◆ **Work to be completed**:
Look through the data below. Collect every line where the word "object" occurs.

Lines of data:
◇ ◇ ◇ ◇ ◇ ◇ ◇

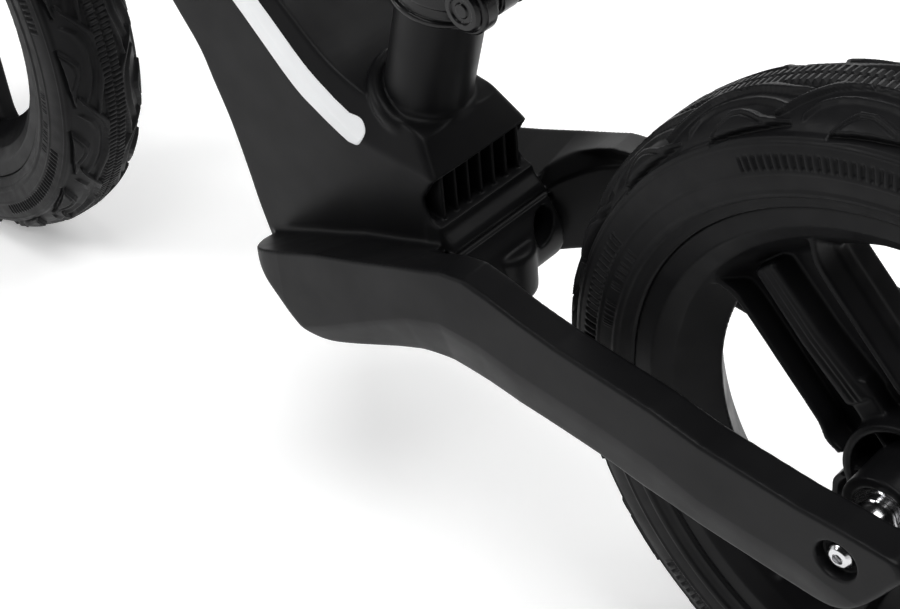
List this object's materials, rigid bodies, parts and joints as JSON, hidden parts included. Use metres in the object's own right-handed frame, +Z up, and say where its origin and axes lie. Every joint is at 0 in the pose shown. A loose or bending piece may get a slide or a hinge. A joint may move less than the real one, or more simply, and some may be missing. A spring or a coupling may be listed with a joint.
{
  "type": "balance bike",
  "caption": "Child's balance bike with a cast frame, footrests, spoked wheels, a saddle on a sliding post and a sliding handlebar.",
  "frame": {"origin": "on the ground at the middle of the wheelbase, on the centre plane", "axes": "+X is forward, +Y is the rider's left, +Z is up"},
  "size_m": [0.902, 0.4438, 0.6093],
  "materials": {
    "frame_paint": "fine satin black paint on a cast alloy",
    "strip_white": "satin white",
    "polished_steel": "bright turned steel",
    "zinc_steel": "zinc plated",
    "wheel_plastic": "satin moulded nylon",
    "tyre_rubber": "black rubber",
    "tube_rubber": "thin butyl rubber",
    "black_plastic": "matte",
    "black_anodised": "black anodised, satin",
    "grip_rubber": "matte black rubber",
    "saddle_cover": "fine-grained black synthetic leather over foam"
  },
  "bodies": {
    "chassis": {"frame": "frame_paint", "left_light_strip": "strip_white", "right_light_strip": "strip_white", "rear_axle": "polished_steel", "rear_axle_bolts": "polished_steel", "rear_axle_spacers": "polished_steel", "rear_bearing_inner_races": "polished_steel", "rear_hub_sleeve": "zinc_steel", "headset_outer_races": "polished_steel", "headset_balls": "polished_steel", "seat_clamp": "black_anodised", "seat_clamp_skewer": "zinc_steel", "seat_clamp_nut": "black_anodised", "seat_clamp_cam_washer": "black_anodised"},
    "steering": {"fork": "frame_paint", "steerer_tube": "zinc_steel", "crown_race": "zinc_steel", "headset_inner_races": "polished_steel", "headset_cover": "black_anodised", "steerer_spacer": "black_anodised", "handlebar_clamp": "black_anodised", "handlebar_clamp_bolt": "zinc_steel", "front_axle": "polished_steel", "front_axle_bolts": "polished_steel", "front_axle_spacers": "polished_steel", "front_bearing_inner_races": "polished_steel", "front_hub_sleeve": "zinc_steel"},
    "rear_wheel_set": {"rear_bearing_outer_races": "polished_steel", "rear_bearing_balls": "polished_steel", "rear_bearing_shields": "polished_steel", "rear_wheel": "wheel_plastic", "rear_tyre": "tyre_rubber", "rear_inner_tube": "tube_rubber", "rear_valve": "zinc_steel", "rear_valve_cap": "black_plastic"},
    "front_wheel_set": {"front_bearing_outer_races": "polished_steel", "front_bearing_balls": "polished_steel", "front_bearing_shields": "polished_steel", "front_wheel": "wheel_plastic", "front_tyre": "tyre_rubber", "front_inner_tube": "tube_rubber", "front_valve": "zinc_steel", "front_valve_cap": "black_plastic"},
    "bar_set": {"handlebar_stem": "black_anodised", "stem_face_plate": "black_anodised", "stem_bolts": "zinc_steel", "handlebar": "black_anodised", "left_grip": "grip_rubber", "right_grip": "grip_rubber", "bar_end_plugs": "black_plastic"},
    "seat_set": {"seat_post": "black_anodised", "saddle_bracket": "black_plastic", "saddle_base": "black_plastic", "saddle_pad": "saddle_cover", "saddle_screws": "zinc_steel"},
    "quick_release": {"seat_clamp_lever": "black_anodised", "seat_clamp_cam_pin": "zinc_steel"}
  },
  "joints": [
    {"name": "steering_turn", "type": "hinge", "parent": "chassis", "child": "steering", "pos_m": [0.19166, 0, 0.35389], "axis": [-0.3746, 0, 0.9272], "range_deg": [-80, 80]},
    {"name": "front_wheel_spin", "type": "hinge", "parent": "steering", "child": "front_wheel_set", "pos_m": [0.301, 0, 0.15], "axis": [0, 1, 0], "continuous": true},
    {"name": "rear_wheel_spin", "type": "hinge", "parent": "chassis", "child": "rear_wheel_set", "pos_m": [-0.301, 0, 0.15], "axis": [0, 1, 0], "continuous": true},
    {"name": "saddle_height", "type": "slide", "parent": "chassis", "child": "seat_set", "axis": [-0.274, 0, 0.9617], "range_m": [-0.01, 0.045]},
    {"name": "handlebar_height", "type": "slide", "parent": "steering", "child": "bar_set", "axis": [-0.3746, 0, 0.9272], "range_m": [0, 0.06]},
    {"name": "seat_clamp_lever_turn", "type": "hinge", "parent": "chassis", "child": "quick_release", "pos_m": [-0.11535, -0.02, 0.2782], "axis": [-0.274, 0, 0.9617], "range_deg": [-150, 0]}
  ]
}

◇ ◇ ◇ ◇ ◇ ◇ ◇

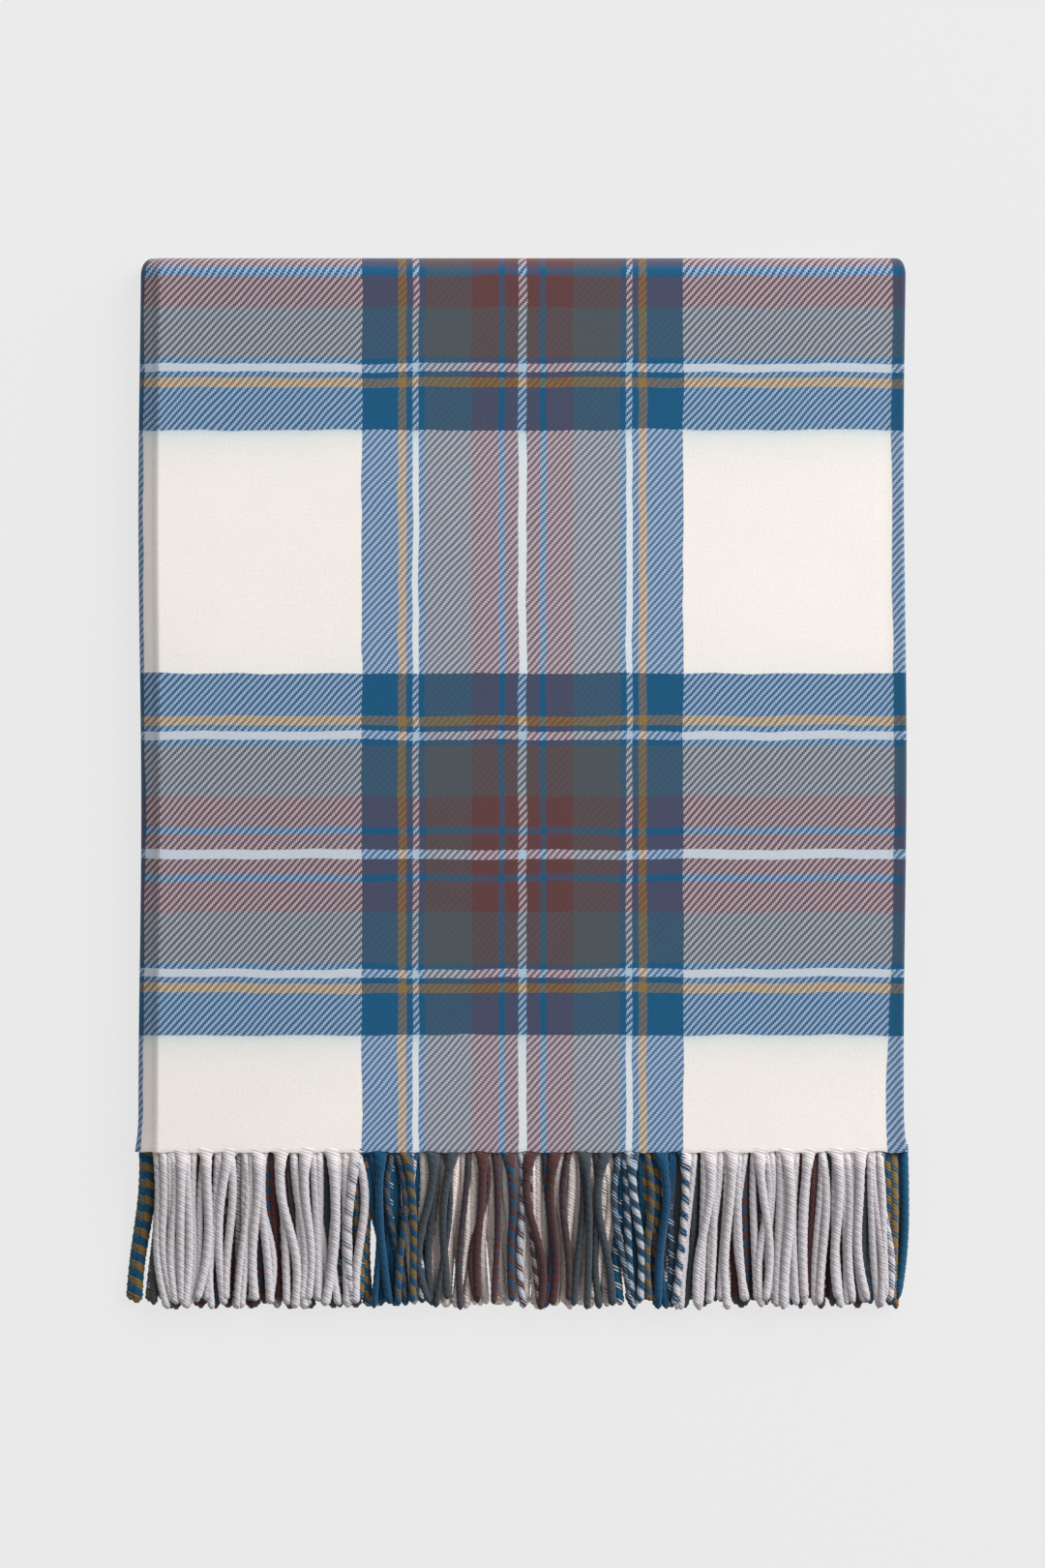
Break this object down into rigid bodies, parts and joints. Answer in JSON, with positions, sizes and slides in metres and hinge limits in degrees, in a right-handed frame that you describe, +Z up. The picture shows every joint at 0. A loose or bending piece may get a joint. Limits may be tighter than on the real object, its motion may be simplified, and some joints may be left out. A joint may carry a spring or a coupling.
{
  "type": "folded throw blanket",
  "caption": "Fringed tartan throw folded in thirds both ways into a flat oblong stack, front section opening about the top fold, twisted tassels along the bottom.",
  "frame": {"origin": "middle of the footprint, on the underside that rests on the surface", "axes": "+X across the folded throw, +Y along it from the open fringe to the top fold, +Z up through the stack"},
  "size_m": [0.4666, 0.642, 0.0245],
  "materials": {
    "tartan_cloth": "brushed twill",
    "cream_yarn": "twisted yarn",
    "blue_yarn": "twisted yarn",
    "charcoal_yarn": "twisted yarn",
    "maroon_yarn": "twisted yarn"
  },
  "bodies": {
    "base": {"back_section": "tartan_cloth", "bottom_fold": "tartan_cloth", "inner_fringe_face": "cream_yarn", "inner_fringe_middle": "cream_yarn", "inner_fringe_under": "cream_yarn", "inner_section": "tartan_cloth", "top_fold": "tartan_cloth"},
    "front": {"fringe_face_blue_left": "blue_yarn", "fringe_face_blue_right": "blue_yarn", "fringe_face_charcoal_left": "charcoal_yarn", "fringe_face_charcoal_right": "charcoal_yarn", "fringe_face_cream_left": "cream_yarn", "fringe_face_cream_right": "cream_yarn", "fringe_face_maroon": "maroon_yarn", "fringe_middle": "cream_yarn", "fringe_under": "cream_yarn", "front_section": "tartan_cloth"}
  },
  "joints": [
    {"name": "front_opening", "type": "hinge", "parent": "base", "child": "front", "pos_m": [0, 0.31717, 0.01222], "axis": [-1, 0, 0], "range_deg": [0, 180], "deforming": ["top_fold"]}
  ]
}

◇ ◇ ◇ ◇ ◇ ◇ ◇

◆ **Response below**:
List this object's materials, rigid bodies, parts and joints as JSON, hidden parts included. Use metres in the object's own right-handed frame, +Z up, and say where its origin and axes lie. Every joint is at 0 in the pose shown. A loose or bending piece may get a slide or a hinge. A joint may move less than the real one, or more simply, and some may be missing. A spring or a coupling may be listed with a joint.
Break this object down into rigid bodies, parts and joints. Answer in JSON, with positions, sizes and slides in metres and hinge limits in degrees, in a right-handed frame that you describe, +Z up. The picture shows every joint at 0. A loose or bending piece may get a joint. Limits may be tighter than on the real object, its motion may be simplified, and some joints may be left out. A joint may carry a spring or a coupling.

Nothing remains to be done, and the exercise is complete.